Taking money from those with one view of politics (while banning their own use of it in expressing those views) and giving it to those with opposing political views who wouldn't otherwise attract such support -- which is what state financing of political parties amounts to -- is wrong. It means that I, in my role as citizen and ripe suck, am required to pay for views that I vehemently oppose. And it means that I, in my role as subject and slave, must pay attention when my political betters tell me I may not freely express my own views.

That is just obscene. Voltaire's dictum is to defend the right of others to express views with which you disagree, not to provide them with a microphone, an advertising budget and a censor's office to bar views with which they disagree.

It's wrong to ban or limit free speech in election year, which in NZ is one-third of our lives. And it's wrong to ban private money from public debate. After all, if it were so easy for money to buy elections, why is the ACT Party the only party in the MMP era that has never been in government?

Bernard Darnton encapsulates the argument in a recent issue of The Free Radical:
Labour seems to have concluded that political speech is so important that no one else should be allowed to have any... The Clark Government is not just nibbling at the edges of free speech, they are engaged in both direct frontal assaul and deliberate flanking attacks on free speech [and democracy].

... Political speech must be especially protected because it is in the political arena that all other freedoms must be protected. The Clark Government's assaults on free political expression must be resisted because if we fail to withstand this latest round of assaults, it may be illegal to resist the next.
I salute every single one of the two-thousand or so good honest and angry people who got off their arse in Auckland on Saturday to protest this obscenity, and I look forward to seeing that anger land on Parliament's steps on Wednesday with a loud and resounding bang.

Let us hear the outrage echo from one end of this beautiful country to another, and let's Kill This Bill.

UPDATE: Submitters to the Electoral Finance Bill, who were overwhelmingly against the Bill, were told effectively, "Don't worry. It'll be all right on the night. Changes in Select Committee will address your concerns."

Today those changes have been announced and the Bill as it is about to be rammed through can now be seen in detail. It can't have been easy to achieve but the Select Committee hasn't made it better -- as David Farrar summarises they’ve actually made it worse!

Not content with regulating written political advocacy, they’ve extended the definitions to also include verbal political advocacy!

The Electoral Finance Bill now even regulates someone who gets up on a soap box and starts communicating to the public.

And while they have scrapped the ludicrous system of statutory declarations, they still treat a placard in a protest march as an election advertisement (if it targets a political party) and that placard will need your name and residential address on it.

Remember all those protesters outside the Labour Party Conference? They would all have been breaking the law if they didn’t have their name and address on their placards. The ones with the megaphones – they would be breaking the law if they didn’t announce over the megaphone their name and residential address each time they chanted.

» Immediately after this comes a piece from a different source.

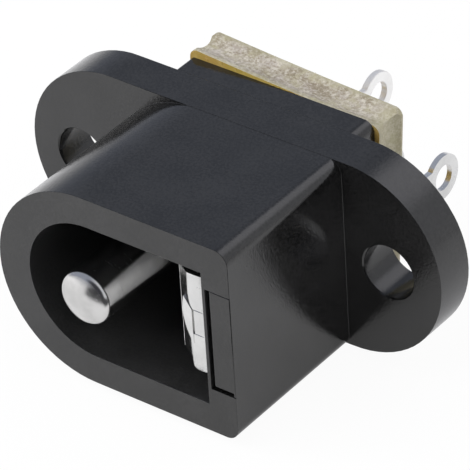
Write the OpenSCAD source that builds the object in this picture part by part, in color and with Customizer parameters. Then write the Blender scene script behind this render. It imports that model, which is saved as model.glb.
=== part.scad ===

And this is no drafting error. The select committee report makes it clear they have intentionally widened the scope to capture “the use of loudspeakers and megaphones”. Yes Labour, NZ First, United Future and the Greens have deliberately moved to regulate verbal political advocacy. What sort of parties and Governments are threatened by megaphones?

Read on here to see more details about the form in which the death of democracy is proposed.

4 comments:

Matt Burgess said...

If Labour's concern was really about money slanting debates, it is an odd time to introduce constraints on freedom of speech. The internet makes the cost of broadcasting about zero, and very much levels the playing field. Money is much less important in that medium than the quality of ideas and, possibly, the reputation of the person saying it (and even reputation is quickly eroded by bad ideas: witness the destruction of Paul Krugman's towering reputation).

Anonymous said...

It would be most interesting to know the identity of the Auckland MPs who *weren't* protesting the bill. Unlike many NZers (including myself), none had the excuse of being at work in Wgtn ...

Funny, too, how the PM was quick to condemn the marchers as opposition activists. Bit rich from a professional past-protester.

It would seem that the neo-Establishment don't like the tables being turned.

Totalitarians: Vile, no matter their stripe.

Anonymous said...

Matt B

I'm interested by your comment about Paul Krugman. Can you elaborate about what occurred to him and his reputation.

Thanks

LGM

Tanya Stebbing said...

This bill is indeed vile and disgusting, and typical of the Clark regime. So nice to see Labour tangled in a web of their own making. Poetic justice, that.